Requirements
The lines to print start at the one containing "front_shroud();" and end at the one containing "record = json.load(file)"; print them exactly, ends included, and only them.

Records with modeling code
◇ ◇ ◇ ◇

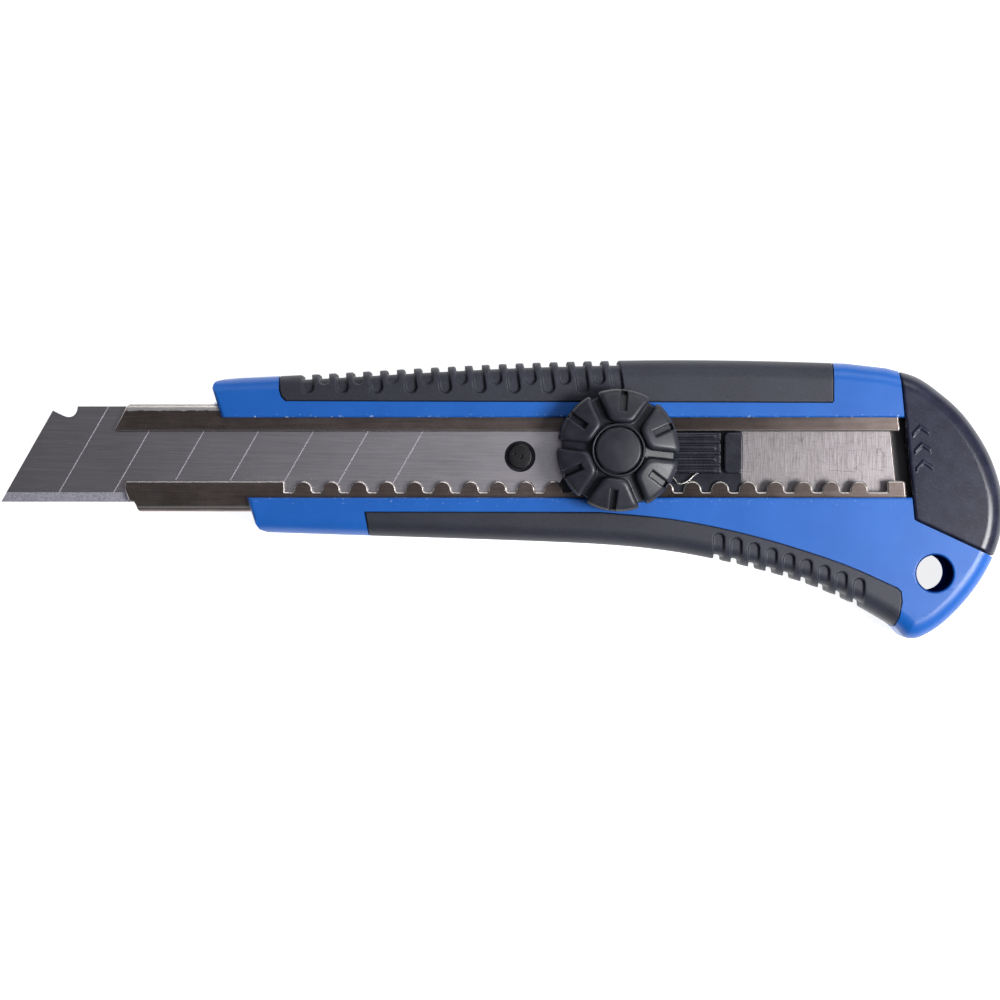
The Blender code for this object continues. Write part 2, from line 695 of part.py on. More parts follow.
def slit_tool(turn, floor):
    """Cuts a slit with a round inner end into a petal's rim."""
    way = Vector((math.cos(turn), math.sin(turn)))
    side = Vector((-way.y, way.x)) * SLIT_W / 2
    inner, outer = AXIS + way * (WHEEL_R - SLIT_L), AXIS + way * (WHEEL_R + 3.0)
    heading = math.degrees(turn)
    ring = [outer - side, outer + side] + arc(inner, SLIT_W / 2, heading + 90, heading + 270, 4)
    return prism("slit", ring, floor, WHEEL_CREST + 3.0)


def lock_wheel(paint):
    """Six petals round a ring, with a hub that reaches down through the handle's slot."""
    rim = WHEEL_R
    profile = [(HUB_R, HUB_BOTTOM), (HUB_R, WHEEL_BOTTOM), (rim - 0.7, WHEEL_BOTTOM),
               (rim, WHEEL_BOTTOM + 0.7), (rim, WHEEL_RIM_TOP - 0.9), (rim - 0.9, WHEEL_RIM_TOP),
               (rim - 3.0, WHEEL_RIM_TOP + 0.9), (5.6, WHEEL_CREST), (5.1, WHEEL_CREST - 0.2),
               (4.9, WHEEL_CREST - 0.8), (CAP_R + 0.2, WHEEL_CREST - 0.8)]
    wheel = lathe("wheel", profile, AXIS, 60)
    for k in range(PETALS):
        turn = PETAL_TURN + k * 2 * math.pi / PETALS
        cut(wheel, groove_tool(turn, WHEEL_RIM_TOP - 1.3))
        cut(wheel, slit_tool(turn + math.pi / PETALS, WHEEL_RIM_TOP - 1.6))
    cut(wheel, lathe("nut seat", [(4.4, 13.0), (4.4, 18.2)], AXIS, 6))
    cut(wheel, lathe("room", [(3.8, 18.0), (3.8, 20.3)], AXIS, 24))
    cut(wheel, lathe("cap seat", [(CAP_R + 0.2, 20.2), (CAP_R + 0.2, 24.0)], AXIS, 32))
    return finish(wheel, "lock_wheel", paint, (AXIS.x, AXIS.y, HUB_BOTTOM))


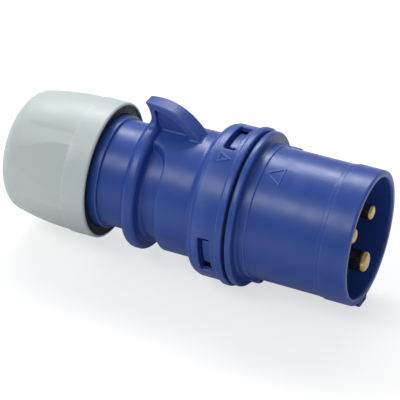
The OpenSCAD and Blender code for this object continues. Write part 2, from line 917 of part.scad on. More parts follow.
module neutral_clamp_plate() {
    clamp_plate(1);
}

module earth_clamp_plate() {
    clamp_plate(2);
}

module line_terminal_screw() {
    terminal_screw(0);
}

module neutral_terminal_screw() {
    terminal_screw(1);
}

module earth_terminal_screw() {
    terminal_screw(2);
}

front_shroud();
contact_carrier();
carrier_cap();
carrier_screws();
line_pin();
neutral_pin();
earth_pin();
line_clamp_plate();
neutral_clamp_plate();
earth_clamp_plate();
line_terminal_screw();
neutral_terminal_screw();
earth_terminal_screw();
flange_gasket();
rear_housing();
clamp_cage();
cable_seal();
gland_slip_ring();
gland_nut();
nut_mouth_ring();
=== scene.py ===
import json
import math

import bpy
import numpy as np
from mathutils import Matrix, Vector


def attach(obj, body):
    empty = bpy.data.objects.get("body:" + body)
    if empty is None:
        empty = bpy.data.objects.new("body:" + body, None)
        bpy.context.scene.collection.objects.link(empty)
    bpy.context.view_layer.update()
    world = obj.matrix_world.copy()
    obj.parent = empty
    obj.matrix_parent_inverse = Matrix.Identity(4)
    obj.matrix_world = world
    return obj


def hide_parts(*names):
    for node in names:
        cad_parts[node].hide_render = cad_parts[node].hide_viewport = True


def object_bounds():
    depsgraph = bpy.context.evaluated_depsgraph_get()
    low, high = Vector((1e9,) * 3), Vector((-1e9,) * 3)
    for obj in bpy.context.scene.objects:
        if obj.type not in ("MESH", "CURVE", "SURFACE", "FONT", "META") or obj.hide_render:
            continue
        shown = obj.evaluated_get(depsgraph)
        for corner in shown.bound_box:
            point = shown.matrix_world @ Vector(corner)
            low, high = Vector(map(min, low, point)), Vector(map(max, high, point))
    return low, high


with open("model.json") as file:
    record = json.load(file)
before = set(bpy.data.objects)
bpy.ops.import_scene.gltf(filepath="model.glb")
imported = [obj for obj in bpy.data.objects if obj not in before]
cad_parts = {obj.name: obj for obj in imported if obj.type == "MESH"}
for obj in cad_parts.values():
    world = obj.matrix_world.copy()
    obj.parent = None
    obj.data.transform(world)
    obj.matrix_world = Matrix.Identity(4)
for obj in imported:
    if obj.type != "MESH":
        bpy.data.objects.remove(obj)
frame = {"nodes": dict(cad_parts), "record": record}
cad_box = [list(corner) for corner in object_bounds()]

# The plug lies along X with its pins towards +X and its hook up. Lengths below are millimetres
# until a mesh is made; psi is the clock angle round the axis: 0 is +Y, 90 is the hook, 270 below.
MM = 0.001


# ---------------------------------------------------------------- signed distances
def join(a, b, radius):
    """Union of two solids with a concave fillet of that radius between them."""
    u = np.maximum(radius - a, 0)
    v = np.maximum(radius - b, 0)
    return np.maximum(radius, np.minimum(a, b)) - np.sqrt(u * u + v * v)


def meet(a, b, radius):
    """Intersection of two solids with a convex fillet of that radius on the edge."""
    return -join(-a, -b, radius)


def cut(a, b, radius):
    """Solid a without solid b, its new edge rounded."""
    return meet(a, -b, radius)


def wrap(angle):
    """An angle difference in degrees, brought between -180 and 180."""
    return (angle + 180) % 360 - 180


def ease(t):
    """Smooth step from 0 to 1."""
    t = np.clip(t, 0, 1)
    return t * t * (3 - 2 * t)


def plate(du, dv, radius):
    """Rounded rectangle, from the distances past its two pairs of sides."""
    du, dv = du + radius, dv + radius
    outside = np.hypot(np.maximum(du, 0), np.maximum(dv, 0))
    return outside + np.minimum(np.maximum(du, dv), 0) - radius


def polygon_distance(points, u, v):
    """Signed distance to a closed outline, negative inside."""
    best = np.full(np.broadcast(u, v).shape, 1e9)
    inside = np.zeros(best.shape, bool)
    for (au, av), (bu, bv) in zip(points, np.roll(points, -1, axis=0)):
        eu, ev = bu - au, bv - av
        wu, wv = u - au, v - av
        t = np.clip((wu * eu + wv * ev) / (eu * eu + ev * ev), 0, 1)
        best = np.minimum(best, (wu - eu * t) ** 2 + (wv - ev * t) ** 2)
        if ev != 0:
            inside ^= ((av <= v) != (bv <= v)) & (wu < wv * eu / ev)
    return np.where(inside, -1, 1) * np.sqrt(best)


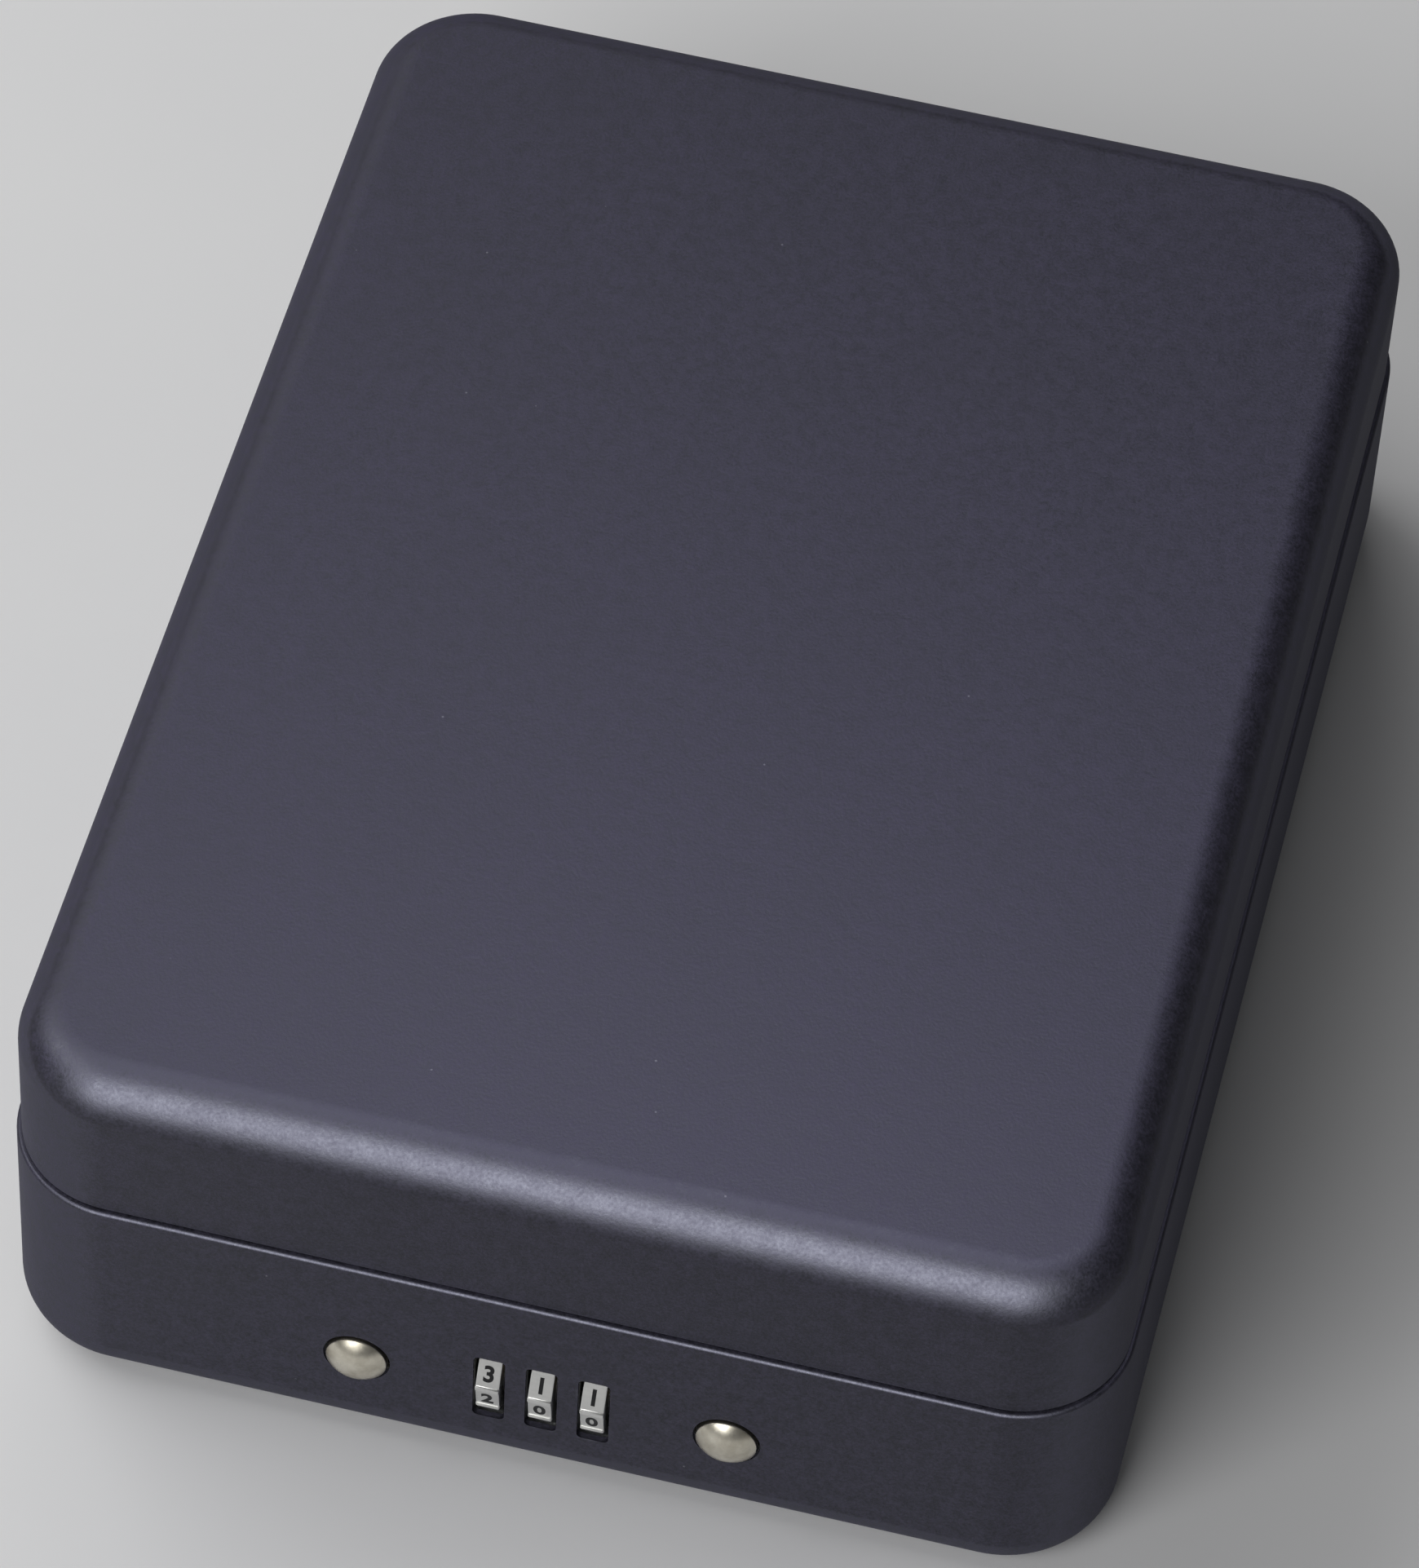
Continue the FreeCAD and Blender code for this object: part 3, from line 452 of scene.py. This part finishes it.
def lid_skin():
    """The drawn lid: rounded lip, upright wall, rounded top edge and a faintly crowned top."""
    edge_z = TOP_Z - CROWN
    flat = LID_INSET + TOP_FILLET
    inner_wall = LID_INSET + SHEET
    inner_r = TOP_FILLET - SHEET
    outer = arc(LID_INSET + LIP_ROUND, SKIRT_Z + LIP_ROUND, LIP_ROUND, 270, 180, 5)
    outer += arc(flat, edge_z - TOP_FILLET, TOP_FILLET, 180, 90, 16)
    inner = arc(inner_wall - LIP_ROUND, SKIRT_Z + LIP_ROUND, LIP_ROUND, 270, 360, 4)
    inner += [(inner_wall, SKIRT_Z + LIP_RING_RISE)]
    inner += arc(flat, edge_z - TOP_FILLET, inner_r, 180, 90, 10)
    outer_cap, outer_tip = cap_rings(flat, lambda x, y: edge_z + lid_height(x, y))
    inner_cap, inner_tip = cap_rings(flat, lambda x, y: edge_z - SHEET + lid_height(x, y))
    rings = list(reversed(inner_cap)) + [plan_ring(inset, z) for inset, z in reversed(inner)]
    rings += [plan_ring(inset, z) for inset, z in outer] + outer_cap
    bm = bmesh.new()
    loft(bm, rings, inner_tip, outer_tip)
    return from_bmesh("lid_skin", bm)


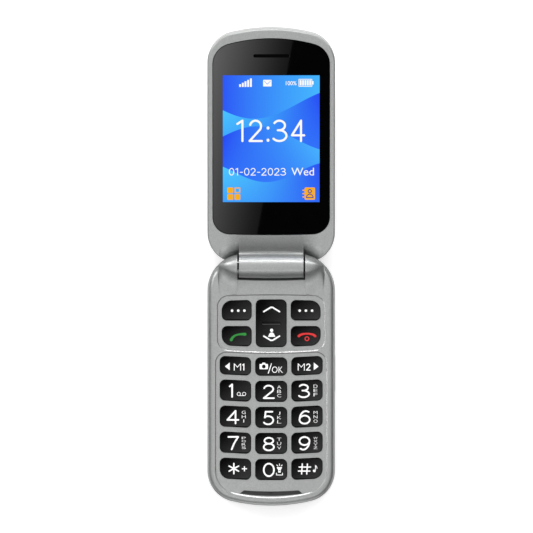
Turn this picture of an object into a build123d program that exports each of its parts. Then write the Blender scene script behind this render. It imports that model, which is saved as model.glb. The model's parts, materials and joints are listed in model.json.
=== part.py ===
from build123d import *
import math
import os

# Flip phone, open, lying on the back of its keypad half. Millimetres, +Z up.
# The origin is the middle of the keypad half's flat back. +Y runs from the keypad half to the display half.
#
# Both halves are modelled alike, in their own frame: the hinge axis is the X axis, the half reaches away
# from it towards +Y, and its inner face looks up. A depth is measured down from that inner face.
# place_lower and place_flip put a finished piece in the phone.

# Overall sizes
BODY_WIDTH = 57.0
REACH = 107.2  # hinge axis to the far end of either half
LOWER_THICKNESS = 10.4
FLIP_THICKNESS = 8.6
CLOSED_GAP = 1.0  # between the two inner faces when the phone is shut
OPEN_TILT = 10.0  # the open flip stops this many degrees short of flat
END_BOW = 5.5  # how far the middle of the far end stands out
END_CORNER = 14.0
BACK_ROUNDING = 2.8
LOWER_FACE_ROUNDING = 3.0
FLIP_FACE_ROUNDING = 0.8
WALL = 1.6
FLOOR = 1.2
MARGIN = 5.0  # spare length of cutting tools
TOUCH = 0.05  # gap between pieces that seat on each other
SEAM = 0.12  # width of the visible line between two shells

# Hinge
BARREL_HALF = 14.4
BARREL_RADIUS = 5.5
BARREL_END_RADIUS = 5.2
KNUCKLE_GAP = 0.8  # between the barrel's ends and the knuckles
KNUCKLE_CREST = 5.5
KNUCKLE_CORNER = 16.5
KNUCKLE_TIP_RADIUS = 0.3
BARREL_BLEND = 2.5  # hollow radius between the barrel and the flip's face
KNUCKLE_RAMP_REACH = 13.2  # from the hinge axis, where the knuckles' ramps meet the face
SWELL_INSET = 0.03
SWELL_TIP_RADIUS = 0.4
SWELL_TIP_SINK = 1.6  # how far the knuckle's ramp has dived under at its outer end
HINGE_CLEARANCE = 0.6
LOWER_HEEL = 0.1
FLIP_HEEL = 1.0
FLIP_HINGE_CORNER = 14.0
HINGE_BLOCK_WALL = 1.5
HINGE_BLOCK_REACH = 13.6
CARTRIDGE_RADIUS = 3.6
CARTRIDGE_LENGTH = 14.0
SHAFT_RADIUS = 1.5
SHAFT_HEAD_RADIUS = 2.4
SHAFT_REACH = 9.0  # how far the shaft enters the cartridge
PIN_RADIUS = 2.6
PIN_BORE = 1.6
PIN_REACH = 7.0  # how far the hollow pin enters the barrel
SHAFT_SOCKET = 4.6  # depth of the hole in the left knuckle
PIN_SOCKET = 2.3  # depth of the hole in the right knuckle
RUNNING_CLEARANCE = 0.05
RIBBON_ROLL = 1.15
RIBBON_WIDTH = 5.0
RIBBON_THICKNESS = 0.3
RIBBON_ROOM = 0.25
RIBBON_DROP = 10.2  # degrees the ribbon falls on its way to the flip's board
TAIL_WIDTH = 2.6
TAIL_DEPTH = 1.85
TAIL_REACH = 13.7
RIBBON_LENGTH = 22.0

# Keypad half
LOWER_SEAM = 5.8  # depth of the line between its front and rear housings
PLATE = 1.6
ISLAND_SINK = 0.4
ISLAND_SLOPE = 50.0  # the sunk panels' walls lean outwards by this many degrees
UPPER_ISLAND_INSET = 4.7  # from the side of the body
UPPER_ISLAND_NEAR = 13.7
UPPER_ISLAND_FAR = 37.1
UPPER_ISLAND_BOW_NEAR = -0.6
UPPER_ISLAND_BOW_FAR = 1.2
LOWER_ISLAND_NEAR = 38.4
LOWER_ISLAND_BOW = 0.9
LOWER_ISLAND_INSET = 3.85
ISLAND_CORNER = 4.7

# Keys
KEY_PROUD = 0.25
KEY_CLEARANCE = 0.2
KEY_EDGE = 0.4
KEY_CORNER = 2.2
KEY_FLANGE = 0.55
KEY_FLANGE_THICKNESS = 0.55
KEY_TRAVEL = 0.35
KEY_SLANT = 0.7  # a side key's inner end lies this much further from the hinge
KEY_COLUMN_GAP = 2.15
SIDE_KEY_INSET = 5.65  # from the side of the body
CENTRE_KEY_HALF = 7.0
SOFT_KEY_INSET = 6.55  # from the side of the body
SOFT_KEY_NEAR = 15.3
SOFT_KEY_FAR = 24.2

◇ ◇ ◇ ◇

Task solution
front_shroud();
contact_carrier();
carrier_cap();
carrier_screws();
line_pin();
neutral_pin();
earth_pin();
line_clamp_plate();
neutral_clamp_plate();
earth_clamp_plate();
line_terminal_screw();
neutral_terminal_screw();
earth_terminal_screw();
flange_gasket();
rear_housing();
clamp_cage();
cable_seal();
gland_slip_ring();
gland_nut();
nut_mouth_ring();
=== scene.py ===
import json
import math

import bpy
import numpy as np
from mathutils import Matrix, Vector


def attach(obj, body):
    empty = bpy.data.objects.get("body:" + body)
    if empty is None:
        empty = bpy.data.objects.new("body:" + body, None)
        bpy.context.scene.collection.objects.link(empty)
    bpy.context.view_layer.update()
    world = obj.matrix_world.copy()
    obj.parent = empty
    obj.matrix_parent_inverse = Matrix.Identity(4)
    obj.matrix_world = world
    return obj


def hide_parts(*names):
    for node in names:
        cad_parts[node].hide_render = cad_parts[node].hide_viewport = True


def object_bounds():
    depsgraph = bpy.context.evaluated_depsgraph_get()
    low, high = Vector((1e9,) * 3), Vector((-1e9,) * 3)
    for obj in bpy.context.scene.objects:
        if obj.type not in ("MESH", "CURVE", "SURFACE", "FONT", "META") or obj.hide_render:
            continue
        shown = obj.evaluated_get(depsgraph)
        for corner in shown.bound_box:
            point = shown.matrix_world @ Vector(corner)
            low, high = Vector(map(min, low, point)), Vector(map(max, high, point))
    return low, high


with open("model.json") as file:
    record = json.load(file)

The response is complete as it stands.